Também causa desconfiança no Ministério Público o fato da medida provisória ter coincidido com as negociações para a delação do ex-ministro Antonio Palocci. O petista deve citar instituições financeiras em seu acordo.
Há questionamentos ainda sobre a forma como o texto foi enviado ao Congresso. O procurador Carlos Fernando dos Santos Lima publicou ontem artigo criticando duramente a medida.
A matéria chegou ao Congresso na semana passada. Aguarda neste momento a criação de uma comissão especial com deputados e senadores, onde será votada.
“Estamos estudando [ir ao Supremo]. Em princípio, a ação cabível seria uma ADI. A Constituição atribui ao MP a titularidade da persecução penal (art. 129, I). Isso significa, entre outras coisas, que só o MP pode avaliar fatos para extrair a opinião sobre a possível existência de crime e levá-la ao Judiciário. É o que se chama, no jargão, de ‘opinio delicti’. Uma MP não pode subtrair esse exame do MP em uma negociação do Executivo, que teria o poder de arquivar investigações administrativas sem o MP ter sequer conhecimento delas”, diz ao Poder360 um procurador ligado ao caso.
BANCO CENTRAL: MP NÃO TEM A VER COM DELAÇÕES
O Banco Central publicou nota na 2ª (12.jun.2017) dizendo que a edição da MP não tem relação com “boatos de delações” que poderiam citar bancos. Diz ainda que a medida não acaba com a obrigação do BC de comunicar “qualquer indício de crime” ao MPF.
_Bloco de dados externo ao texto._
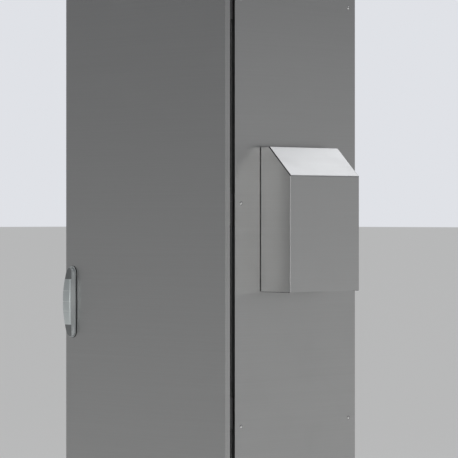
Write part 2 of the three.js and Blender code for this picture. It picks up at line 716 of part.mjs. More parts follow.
/** Fan housing through the panel's window, with spokes that carry the motor and its pin. */
function buildFanHousing(x0, motorEnd) {
  const [y, z] = [hoodMiddleY, fanZ];
  const panelBack = right - panel.sheet - gap;
  const flange = fanHalf + fan.flangeWidth;
  const spokeX = x0 + fan.spokeFromEnd;
  const across = fan.spokeWidth / 2;
  const along = fanBore + fan.wall / 2;
  const outer = join(
    block(x0, right, y - fanHalf, y + fanHalf, z - fanHalf, z + fanHalf),
    block(panelBack - fan.flangeThick, panelBack, y - flange, y + flange, z - flange, z + flange));
  place('fan_housing', join(
    cut(outer, bar(fanBore, 'x', y, z, x0 - past, right + past, 32)),
    block(spokeX, spokeX + fan.spokeThick, y - along, y + along, z - across, z + across),
    block(spokeX, spokeX + fan.spokeThick, y - across, y + across, z - along, z + along),
    bar(fan.motorRadius, 'x', y, z, spokeX, motorEnd),
    bar(fan.pin, 'x', y, z, spokeX + past, motorEnd + fan.pinReach, 12)), darkPlastic);
}

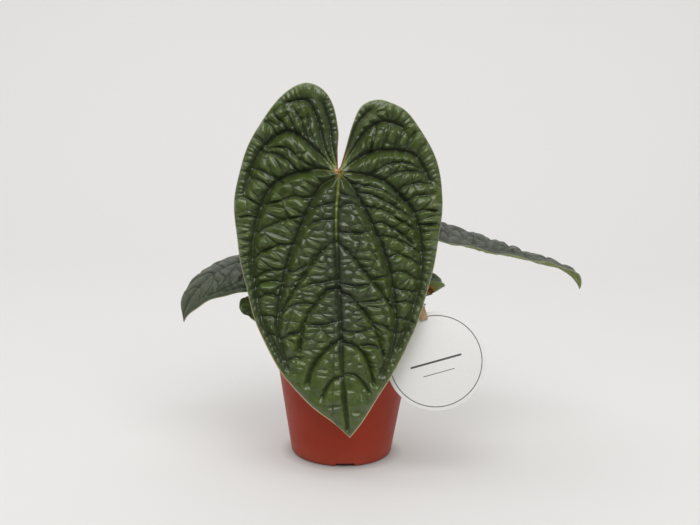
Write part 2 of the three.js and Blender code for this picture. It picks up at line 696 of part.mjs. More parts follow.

Leia a abaixo a nota completa do Banco Central, enviada ao Poder360 hoje (13.jun.2017):
“1. A Medida Provisória 784 aperfeiçoa os instrumentos punitivos de natureza administrativa a cargo do Banco Central (BC) e da Comissão de Valores Mobiliários (CVM). Em nada altera ou interfere na capacidade de investigação e de comprovação de ilícitos penais do Ministério Público. Tampouco altera o dever legal do BC e da CVM de comunicar indícios de crime ao MPF, previsto no art. 9º da Lei Complementar 105.
2. A possibilidade de acordo administrativo de leniência é apenas um dos vários aspectos do novo marco legal punitivo do Sistema Financeiro. A MP 784 trata de diversos aspectos da legislação punitiva do sistema financeiro, como a definição do processo administrativo em meio eletrônico, valores de multas, inabilitações, cassação de autorização para funcionar, termos de compromisso e a definição de irregularidades administrativas: são 17 tipos de irregularidades, como, por exemplo, realizar operações em desacordo com as normas, colocar embaraço à fiscalização do BC ou da CVM, desviar ou se apropriar indevidamente de recursos de clientes ou de terceiros, infringir normas sobre capital e limites operacionais etc.
3. O acordo de leniência refere-se tão somente a irregularidades administrativas das instituições financeiras e não penais, que continuarão a cargo do Ministério Público Federal (MPF). A MP não versa sobre questão penal da alçada de atuação do MPF (corrupção, lavagem de dinheiro, etc.).
4. Eventual sigilo sobre matéria administrativa da competência do BC não afasta a obrigação de o BC comunicar todo e qualquer indicio de crime ao MPF e a outros órgãos competentes, conforme previsto no art. 9º da Lei Complementar 105.
5. A proposta de atualização vem de uma recomendação do G20 para os Bancos Centrais e está sendo discutida amplamente desde o ano de 2012. Em dezembro do ano passado, esse projeto foi amplamente anunciado e divulgado na Agenda BC+. Portanto, a MP não tem relação com boatos de delações que surgiram a posteriori e cujo conteúdo é desconhecido.
6. A urgência da medida decorre da avaliação do Brasil, no âmbito do Financial Sector Assessment Program (FSAP), que começa no próximo mês, julho de 2017. 7. O BC está à disposição do Congresso, do MPF e de outras entidades para debater e aperfeiçoar o conteúdo da MP”.